El Segundo (CA) - It's no secret that owning an Apple product is synonym to paying a premium price. But we also know that Apple heavily invests into product design and the components it builds into its devices. And if we believe iSuppli's most recent teardown analysis, this trend continues with the Intel-Macs - the new iMac's production is everything else than cheap.
The market research firm estimates that Apple spends $898 on every entry-level iMac for hardware, manufacturing and testing. This amount - which is already higher than many mainstream PC users are willing to spend for their PC - does not include shipping cost, handbook, mouse and keyboard.
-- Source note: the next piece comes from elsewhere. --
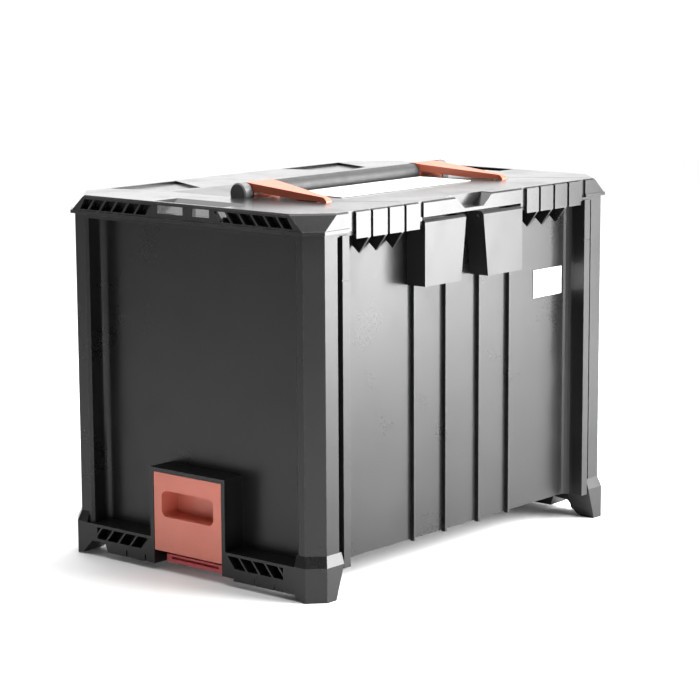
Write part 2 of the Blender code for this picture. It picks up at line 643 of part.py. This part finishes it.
def make_arm():
    tip_top = ARM_AXIS_Z + ARM_TIP_R
    side = [(0.0, ARM_TOP_TUBE), (0.0, ARM_UNDER[0][1])] + list(ARM_UNDER)
    side += [(ARM_TIP_Y + ARM_BOSS_R, ARM_AXIS_Z)]
    side += arc((ARM_TIP_Y, ARM_AXIS_Z), ARM_BOSS_R, 0, -90, FILLET_STEPS)[1:-1]
    side += [(ARM_TIP_Y - SKIM, ARM_AXIS_Z - ARM_BOSS_R)]
    side += arc((ARM_TIP_Y, ARM_AXIS_Z), ARM_TIP_R, ARM_TIP_WRAP, 90, FILLET_STEPS)
    plan = [(ARM_X[0], 0.0), (ARM_X[0], -SLEEVE_R), (ARM_TIP_X[0], ARM_TIP_Y - SKIM),
            (ARM_TIP_X[0], ARM_TIP_Y - FAR), (ARM_TIP_X[1], ARM_TIP_Y - FAR),
            (ARM_TIP_X[1], ARM_TIP_Y - SKIM), (ARM_X[1], -SLEEVE_R), (ARM_X[1], 0.0)]
    arm = prism(side, "x", (ARM_X[0] - SKIM, ARM_X[1] + SKIM))
    combine(arm, [prism(plan, "z", (ARM_AXIS_Z - FAR, ARM_TOP_TUBE + FAR))], "INTERSECT")
    add(arm, cylinder("x", (0.0, TUBE_Z), SLEEVE_R, ARM_X, TUBE_STEPS))
    cut(arm, cylinder("x", (0.0, TUBE_Z), SLEEVE_BORE_R, (ARM_X[0] - SKIM, ARM_X[1] + SKIM), TUBE_STEPS))
    cut(arm, cylinder("x", (ARM_TIP_Y, ARM_AXIS_Z), ARM_BORE_R, ARM_PIN_X))
    return arm


def make_grip():
    return lathe_x([(-CORE_HALF, 0.0), (-CORE_HALF, CORE_R), (-GRIP_HALF, CORE_R), (-GRIP_HALF, GRIP_R),
                    (GRIP_HALF, GRIP_R), (GRIP_HALF, CORE_R), (CORE_HALF, CORE_R), (CORE_HALF, 0.0)],
                   (0.0, TUBE_Z))


def make_ring():
    ring = cylinder("x", (0.0, TUBE_Z), RING_R, RING_X, TUBE_STEPS)
    bore = cylinder("x", (0.0, TUBE_Z), RING_BORE_R, (RING_X[0] - SKIM, RING_X[1] + SKIM), TUBE_STEPS)
    return cut(ring, bore)


def make_cap():
    return lathe_x([(CAP_X[0], 0.0), (CAP_X[0], CAP_R), (CAP_X[1] - CAP_EDGE, CAP_R),
                    (CAP_X[1], CAP_R - CAP_EDGE), (CAP_X[1], 0.0)], (0.0, TUBE_Z))


def material(name):
    if name in bpy.data.materials:
        return bpy.data.materials[name]
    colour, roughness = MATERIALS[name]
    made = bpy.data.materials.new(name)
    made.use_nodes = True
    shader = made.node_tree.nodes["Principled BSDF"]
    shader.inputs["Base Color"].default_value = (*colour, 1.0)
    shader.inputs["Roughness"].default_value = roughness
    made.diffuse_color = (*colour, 1.0)
    return made


def finish(obj, name, surface, origin=(0.0, 0.0, 0.0), smooth=False):
    """Name the piece, put its origin on its joint axis and give it its material."""
    obj.name = name
    obj.data.name = name
    shift = Matrix.Translation([-value * MM for value in origin])
    obj.data.transform(shift)
    obj.location = [value * MM for value in origin]
    obj.data.materials.clear()
    own = material(surface).copy()
    own.name = name
    obj.data.materials.append(own)
    if smooth:
        for polygon in obj.data.polygons:
            polygon.use_smooth = True
        obj.data.set_sharp_from_angle(angle=math.radians(SHARP_ANGLE))
    for holder in list(obj.users_collection):
        holder.objects.unlink(obj)
    PARTS.objects.link(obj)
    return obj


clear_scene()
PARTS = bpy.data.collections.new(OBJECT_NAME)
bpy.context.scene.collection.children.link(PARTS)

finish(make_body(), "body_shell", "case_black")
finish(box(LABEL_X, (-PANEL_Y - GAP - LABEL_THICK, -PANEL_Y - GAP), LABEL_Z), "front_label", "label_white")
HINGE_ORIGIN = (0.0, HINGE_Y, HINGE_Z)
for SIDE_NAME, SIGN in (("left", -1), ("right", 1)):
    PIN = cylinder("x", (HINGE_Y, HINGE_Z), HINGE_PIN_R, (SIGN * HINGE_PIN_X[0], SIGN * HINGE_PIN_X[1]))
    finish(PIN, "hinge_pin_" + SIDE_NAME, "pin_steel", smooth=True)
for SIDE_NAME, MADE in zip(("left", "right"), both_turned(make_slider)):
    finish(MADE, "slider_" + SIDE_NAME, "slider_red")
for SIDE_NAME, MADE in zip(("left", "right"), both_turned(make_tongue)):
    finish(MADE, "slider_tongue_" + SIDE_NAME, "tongue_red")

finish(make_lid(), "lid_shell", "lid_black", HINGE_ORIGIN)
LID_LABEL_Z = (LID_TOP + GAP, LID_TOP + GAP + LABEL_THICK)
finish(box(LID_LABEL_X, LID_LABEL_Y, LID_LABEL_Z), "lid_label", "label_white", HINGE_ORIGIN)
LATCH_ORIGIN = (0.0, LATCH_AXIS_Y, LATCH_AXIS_Z)
ARM_ORIGIN = (0.0, ARM_TIP_Y, ARM_AXIS_Z)
for SIDE_NAME, SIGN in (("left", -1), ("right", 1)):
    PIN = cylinder("x", (LATCH_AXIS_Y, LATCH_AXIS_Z), LATCH_PIN_R, [SIGN * x for x in LATCH_PIN_X])
    finish(PIN, "latch_pin_" + SIDE_NAME, "pin_steel", HINGE_ORIGIN, smooth=True)
    PIN = cylinder("x", (ARM_TIP_Y, ARM_AXIS_Z), ARM_PIN_R, [SIGN * x for x in ARM_PIN_X])
    finish(PIN, "handle_pin_" + SIDE_NAME, "pin_steel", HINGE_ORIGIN, smooth=True)
for SIDE_NAME, MADE in zip(("right", "left"), both_mirrored(make_latch)):
    finish(MADE, "latch_" + SIDE_NAME, "latch_black", LATCH_ORIGIN)
finish(make_grip(), "handle_grip", "grip_rubber", ARM_ORIGIN, smooth=True)
for SIDE_NAME, MADE in zip(("right", "left"), both_mirrored(make_arm)):
    finish(MADE, "handle_arm_" + SIDE_NAME, "arm_red", ARM_ORIGIN, smooth=True)
for SIDE_NAME, MADE in zip(("right", "left"), both_mirrored(make_ring)):
    finish(MADE, "handle_ring_" + SIDE_NAME, "grip_rubber", ARM_ORIGIN, smooth=True)
for SIDE_NAME, MADE in zip(("right", "left"), both_mirrored(make_cap)):
    finish(MADE, "handle_cap_" + SIDE_NAME, "cap_grey", ARM_ORIGIN, smooth=True)
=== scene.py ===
import math

import bmesh
import bpy
from mathutils import Matrix, Vector

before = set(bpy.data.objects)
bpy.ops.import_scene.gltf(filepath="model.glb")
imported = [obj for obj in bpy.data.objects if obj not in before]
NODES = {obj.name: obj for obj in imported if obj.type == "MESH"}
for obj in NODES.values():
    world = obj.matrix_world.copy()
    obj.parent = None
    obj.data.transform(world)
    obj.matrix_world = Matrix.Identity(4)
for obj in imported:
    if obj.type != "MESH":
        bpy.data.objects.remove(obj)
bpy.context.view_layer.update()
MM = 0.001
COOL_CAST = 1.03
EDGE_RADIUS = 1.2 * MM
GRAIN_SCALE = 420.0
WEAR_SHARE = 0.5


# ---------------------------------------------------------------- materials
class Shader:
    """A node material with small helpers."""

    def __init__(self, name):
        self.made = bpy.data.materials.new(name)
        self.made.use_nodes = True
        self.tree = self.made.node_tree
        self.surface = self.tree.nodes["Principled BSDF"]
        self.spot = self.tree.nodes.new("ShaderNodeTexCoord").outputs["Object"]

    def node(self, kind, inputs=None, **values):
        made = self.tree.nodes.new(kind)
        for key, value in values.items():
            setattr(made, key, value)
        for key, value in (inputs or {}).items():
            if isinstance(value, bpy.types.NodeSocket):
                self.tree.links.new(value, made.inputs[key])
            else:
                made.inputs[key].default_value = value
        return made

    def stretch(self, scale):
        return self.node("ShaderNodeMapping", {"Vector": self.spot, "Scale": scale}).outputs[0]

    def noise(self, scale, detail=4.0, rough=0.55, vector=None):
        inputs = {"Vector": vector or self.spot, "Scale": scale, "Detail": detail, "Roughness": rough}
        return self.node("ShaderNodeTexNoise", inputs).outputs[0]

    def span(self, value, low, high, to_low, to_high):
        inputs = {0: value, 1: low, 2: high, 3: to_low, 4: to_high}
        return self.node("ShaderNodeMapRange", inputs, clamp=True).outputs[0]

    def mix(self, factor, a, b):
        made = self.node("ShaderNodeMix", data_type="RGBA")
        for index, value in ((0, factor), (6, a), (7, b)):
            if isinstance(value, bpy.types.NodeSocket):
                self.tree.links.new(value, made.inputs[index])
            else:
                made.inputs[index].default_value = value
        return made.outputs[2]

    def maths(self, operation, a, b):
        return self.node("ShaderNodeMath", {0: a, 1: b}, operation=operation).outputs[0]

    def edges(self, radius):
        """1 on worn outer edges, 0 on flat faces."""
        rounded = self.node("ShaderNodeBevel", {"Radius": radius}, samples=4).outputs[0]
        plain = self.node("ShaderNodeNewGeometry").outputs["Normal"]
        compare = self.node("ShaderNodeVectorMath", {0: rounded, 1: plain}, operation="DOT_PRODUCT")
        return self.span(compare.outputs["Value"], 0.90, 0.995, 1.0, 0.0)

    def bumps(self, layers):
        """Stacked bumps of (height, strength, distance)."""
        normal = None
        for height, strength, distance in layers:
            inputs = {"Height": height, "Strength": strength, "Distance": distance}
            if normal is not None:
                inputs["Normal"] = normal
            normal = self.node("ShaderNodeBump", inputs).outputs[0]
        self.tree.links.new(normal, self.surface.inputs["Normal"])

    def feed(self, name, value):
        if isinstance(value, bpy.types.NodeSocket):
            self.tree.links.new(value, self.surface.inputs[name])
        else:
            self.surface.inputs[name].default_value = value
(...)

Intel's Core Duo T2400 processor and 945PM chipset account for 35% of the bill of materials. Priced at $265 and $45, respectively, iSuppli indicates that Apple receives a slight discount from Intel for these components: The CPU/chipset combination is listed for $359. However, the Intel part includes the 3945ABG wireless chipset, while Apple uses its own Wi-Fi technology.
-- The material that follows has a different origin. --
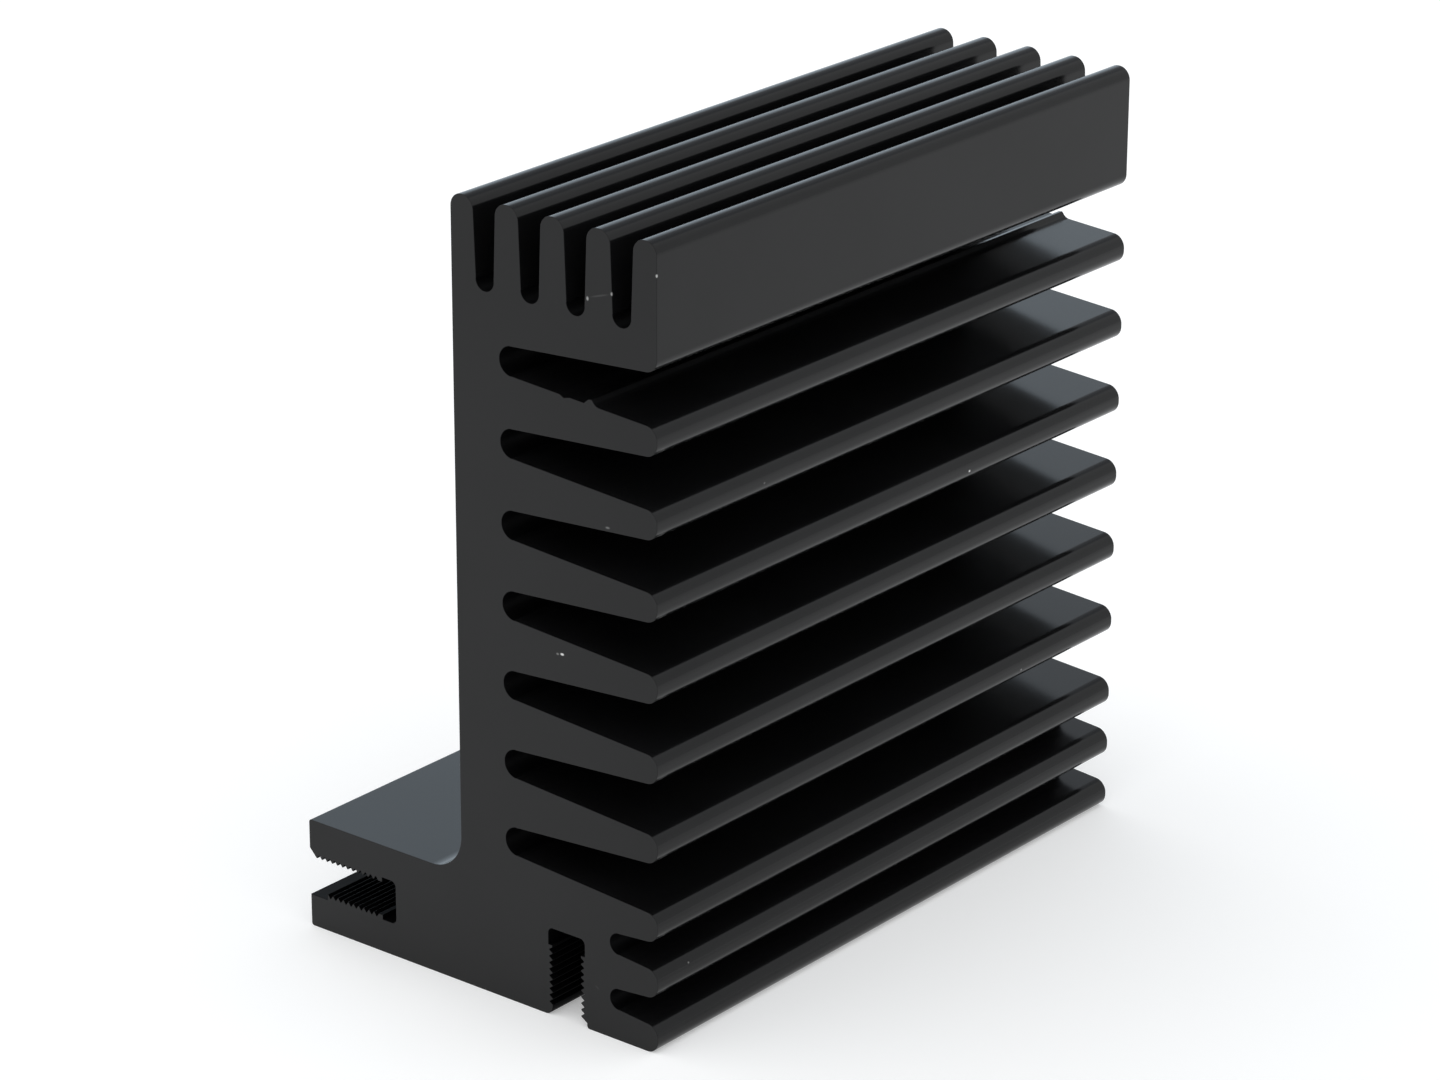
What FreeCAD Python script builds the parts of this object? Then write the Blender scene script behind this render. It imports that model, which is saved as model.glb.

The remaining $588 are consumed by the 17" LCD panel provided by LG.Philips, Maxtor's 160 GB harddrive, ATI's X1600 graphics chip and DDR memory supplied by Samsung. iSuppli estimates that Apple spends about $25 for assembly and testing. Retail price for the entry-level iMac is $1299, which indicates that Apple's margin of the iMac is between 20 and 25%, if an industry average of 7% marketing cost and added shipping expenses are considered - and if iSuppli's numbers are close.